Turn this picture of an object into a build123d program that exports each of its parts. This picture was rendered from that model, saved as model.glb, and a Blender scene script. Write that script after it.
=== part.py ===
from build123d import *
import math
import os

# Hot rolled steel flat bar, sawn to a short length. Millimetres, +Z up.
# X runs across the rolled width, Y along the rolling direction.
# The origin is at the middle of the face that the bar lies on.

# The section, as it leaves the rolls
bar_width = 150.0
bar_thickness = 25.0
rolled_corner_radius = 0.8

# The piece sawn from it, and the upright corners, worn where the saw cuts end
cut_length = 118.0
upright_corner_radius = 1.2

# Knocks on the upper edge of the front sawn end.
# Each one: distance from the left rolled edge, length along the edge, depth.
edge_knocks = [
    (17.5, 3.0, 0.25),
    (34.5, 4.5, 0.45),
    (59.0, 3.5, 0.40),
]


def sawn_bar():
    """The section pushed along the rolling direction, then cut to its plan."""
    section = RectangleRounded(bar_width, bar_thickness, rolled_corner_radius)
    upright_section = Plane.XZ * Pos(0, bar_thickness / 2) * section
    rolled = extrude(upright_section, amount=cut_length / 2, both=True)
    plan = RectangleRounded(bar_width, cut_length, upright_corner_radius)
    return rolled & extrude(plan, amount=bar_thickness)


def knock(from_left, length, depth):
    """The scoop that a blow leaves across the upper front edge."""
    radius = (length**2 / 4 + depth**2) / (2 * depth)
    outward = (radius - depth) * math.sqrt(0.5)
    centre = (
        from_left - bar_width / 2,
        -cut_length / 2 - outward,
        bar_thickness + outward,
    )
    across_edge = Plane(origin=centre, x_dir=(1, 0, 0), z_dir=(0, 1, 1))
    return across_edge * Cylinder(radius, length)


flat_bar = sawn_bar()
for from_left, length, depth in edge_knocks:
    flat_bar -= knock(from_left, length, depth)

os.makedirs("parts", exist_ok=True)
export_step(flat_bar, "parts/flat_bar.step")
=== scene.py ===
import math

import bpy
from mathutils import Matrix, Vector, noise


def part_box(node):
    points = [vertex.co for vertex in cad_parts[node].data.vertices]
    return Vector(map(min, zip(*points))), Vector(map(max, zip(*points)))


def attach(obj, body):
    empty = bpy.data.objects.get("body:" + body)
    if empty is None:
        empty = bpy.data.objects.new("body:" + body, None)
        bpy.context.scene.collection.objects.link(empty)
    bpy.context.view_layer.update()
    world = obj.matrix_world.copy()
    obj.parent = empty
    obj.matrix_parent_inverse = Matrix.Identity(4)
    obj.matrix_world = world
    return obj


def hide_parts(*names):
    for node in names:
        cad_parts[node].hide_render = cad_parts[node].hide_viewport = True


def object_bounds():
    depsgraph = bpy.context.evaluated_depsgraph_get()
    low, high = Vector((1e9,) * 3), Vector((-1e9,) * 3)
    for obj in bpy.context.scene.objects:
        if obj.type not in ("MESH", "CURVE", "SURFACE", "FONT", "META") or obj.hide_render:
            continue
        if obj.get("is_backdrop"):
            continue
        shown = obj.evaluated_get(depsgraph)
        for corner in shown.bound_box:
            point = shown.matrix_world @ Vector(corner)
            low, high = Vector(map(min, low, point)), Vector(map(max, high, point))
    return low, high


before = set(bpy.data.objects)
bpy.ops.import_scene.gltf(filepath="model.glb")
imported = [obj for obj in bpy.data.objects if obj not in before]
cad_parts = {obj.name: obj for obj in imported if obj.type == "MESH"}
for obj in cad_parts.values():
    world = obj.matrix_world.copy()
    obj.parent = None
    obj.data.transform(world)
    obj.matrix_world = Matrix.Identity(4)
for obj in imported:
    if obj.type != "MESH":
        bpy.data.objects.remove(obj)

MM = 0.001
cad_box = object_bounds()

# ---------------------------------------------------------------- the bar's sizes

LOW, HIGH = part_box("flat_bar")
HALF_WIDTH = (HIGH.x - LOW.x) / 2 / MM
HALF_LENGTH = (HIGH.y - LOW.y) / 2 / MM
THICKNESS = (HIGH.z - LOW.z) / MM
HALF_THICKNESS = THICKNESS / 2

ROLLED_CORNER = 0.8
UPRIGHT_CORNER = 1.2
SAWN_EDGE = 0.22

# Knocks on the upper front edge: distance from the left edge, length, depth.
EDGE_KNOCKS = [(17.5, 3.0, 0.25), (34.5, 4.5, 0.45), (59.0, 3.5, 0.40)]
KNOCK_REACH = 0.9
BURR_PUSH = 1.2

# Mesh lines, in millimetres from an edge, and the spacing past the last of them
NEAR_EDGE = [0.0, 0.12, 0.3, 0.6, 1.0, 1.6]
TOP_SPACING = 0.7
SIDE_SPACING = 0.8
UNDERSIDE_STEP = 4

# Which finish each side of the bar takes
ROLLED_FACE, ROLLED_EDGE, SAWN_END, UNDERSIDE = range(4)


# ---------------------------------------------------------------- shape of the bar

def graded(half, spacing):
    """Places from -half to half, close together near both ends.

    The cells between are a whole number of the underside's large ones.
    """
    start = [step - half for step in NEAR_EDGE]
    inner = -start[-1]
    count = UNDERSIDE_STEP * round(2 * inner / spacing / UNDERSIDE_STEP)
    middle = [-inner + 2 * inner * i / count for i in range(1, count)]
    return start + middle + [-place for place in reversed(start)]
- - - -
*Work to do:* Print back all the lines verbatim.

*Answer:*
Turn this picture of an object into a build123d program that exports each of its parts. This picture was rendered from that model, saved as model.glb, and a Blender scene script. Write that script after it.
=== part.py ===
from build123d import *
import math
import os

# Hot rolled steel flat bar, sawn to a short length. Millimetres, +Z up.
# X runs across the rolled width, Y along the rolling direction.
# The origin is at the middle of the face that the bar lies on.

# The section, as it leaves the rolls
bar_width = 150.0
bar_thickness = 25.0
rolled_corner_radius = 0.8

# The piece sawn from it, and the upright corners, worn where the saw cuts end
cut_length = 118.0
upright_corner_radius = 1.2

# Knocks on the upper edge of the front sawn end.
# Each one: distance from the left rolled edge, length along the edge, depth.
edge_knocks = [
    (17.5, 3.0, 0.25),
    (34.5, 4.5, 0.45),
    (59.0, 3.5, 0.40),
]


def sawn_bar():
    """The section pushed along the rolling direction, then cut to its plan."""
    section = RectangleRounded(bar_width, bar_thickness, rolled_corner_radius)
    upright_section = Plane.XZ * Pos(0, bar_thickness / 2) * section
    rolled = extrude(upright_section, amount=cut_length / 2, both=True)
    plan = RectangleRounded(bar_width, cut_length, upright_corner_radius)
    return rolled & extrude(plan, amount=bar_thickness)


def knock(from_left, length, depth):
    """The scoop that a blow leaves across the upper front edge."""
    radius = (length**2 / 4 + depth**2) / (2 * depth)
    outward = (radius - depth) * math.sqrt(0.5)
    centre = (
        from_left - bar_width / 2,
        -cut_length / 2 - outward,
        bar_thickness + outward,
    )
    across_edge = Plane(origin=centre, x_dir=(1, 0, 0), z_dir=(0, 1, 1))
    return across_edge * Cylinder(radius, length)


flat_bar = sawn_bar()
for from_left, length, depth in edge_knocks:
    flat_bar -= knock(from_left, length, depth)

os.makedirs("parts", exist_ok=True)
export_step(flat_bar, "parts/flat_bar.step")
=== scene.py ===
import math

import bpy
from mathutils import Matrix, Vector, noise


def part_box(node):
    points = [vertex.co for vertex in cad_parts[node].data.vertices]
    return Vector(map(min, zip(*points))), Vector(map(max, zip(*points)))


def attach(obj, body):
    empty = bpy.data.objects.get("body:" + body)
    if empty is None:
        empty = bpy.data.objects.new("body:" + body, None)
        bpy.context.scene.collection.objects.link(empty)
    bpy.context.view_layer.update()
    world = obj.matrix_world.copy()
    obj.parent = empty
    obj.matrix_parent_inverse = Matrix.Identity(4)
    obj.matrix_world = world
    return obj


def hide_parts(*names):
    for node in names:
        cad_parts[node].hide_render = cad_parts[node].hide_viewport = True


def object_bounds():
    depsgraph = bpy.context.evaluated_depsgraph_get()
    low, high = Vector((1e9,) * 3), Vector((-1e9,) * 3)
    for obj in bpy.context.scene.objects:
        if obj.type not in ("MESH", "CURVE", "SURFACE", "FONT", "META") or obj.hide_render:
            continue
        if obj.get("is_backdrop"):
            continue
        shown = obj.evaluated_get(depsgraph)
        for corner in shown.bound_box:
            point = shown.matrix_world @ Vector(corner)
            low, high = Vector(map(min, low, point)), Vector(map(max, high, point))
    return low, high


before = set(bpy.data.objects)
bpy.ops.import_scene.gltf(filepath="model.glb")
imported = [obj for obj in bpy.data.objects if obj not in before]
cad_parts = {obj.name: obj for obj in imported if obj.type == "MESH"}
for obj in cad_parts.values():
    world = obj.matrix_world.copy()
    obj.parent = None
    obj.data.transform(world)
    obj.matrix_world = Matrix.Identity(4)
for obj in imported:
    if obj.type != "MESH":
        bpy.data.objects.remove(obj)

MM = 0.001
cad_box = object_bounds()

# ---------------------------------------------------------------- the bar's sizes

LOW, HIGH = part_box("flat_bar")
HALF_WIDTH = (HIGH.x - LOW.x) / 2 / MM
HALF_LENGTH = (HIGH.y - LOW.y) / 2 / MM
THICKNESS = (HIGH.z - LOW.z) / MM
HALF_THICKNESS = THICKNESS / 2

ROLLED_CORNER = 0.8
UPRIGHT_CORNER = 1.2
SAWN_EDGE = 0.22

# Knocks on the upper front edge: distance from the left edge, length, depth.
EDGE_KNOCKS = [(17.5, 3.0, 0.25), (34.5, 4.5, 0.45), (59.0, 3.5, 0.40)]
KNOCK_REACH = 0.9
BURR_PUSH = 1.2

# Mesh lines, in millimetres from an edge, and the spacing past the last of them
NEAR_EDGE = [0.0, 0.12, 0.3, 0.6, 1.0, 1.6]
TOP_SPACING = 0.7
SIDE_SPACING = 0.8
UNDERSIDE_STEP = 4

# Which finish each side of the bar takes
ROLLED_FACE, ROLLED_EDGE, SAWN_END, UNDERSIDE = range(4)


# ---------------------------------------------------------------- shape of the bar

def graded(half, spacing):
    """Places from -half to half, close together near both ends.

    The cells between are a whole number of the underside's large ones.
    """
    start = [step - half for step in NEAR_EDGE]
    inner = -start[-1]
    count = UNDERSIDE_STEP * round(2 * inner / spacing / UNDERSIDE_STEP)
    middle = [-inner + 2 * inner * i / count for i in range(1, count)]
    return start + middle + [-place for place in reversed(start)]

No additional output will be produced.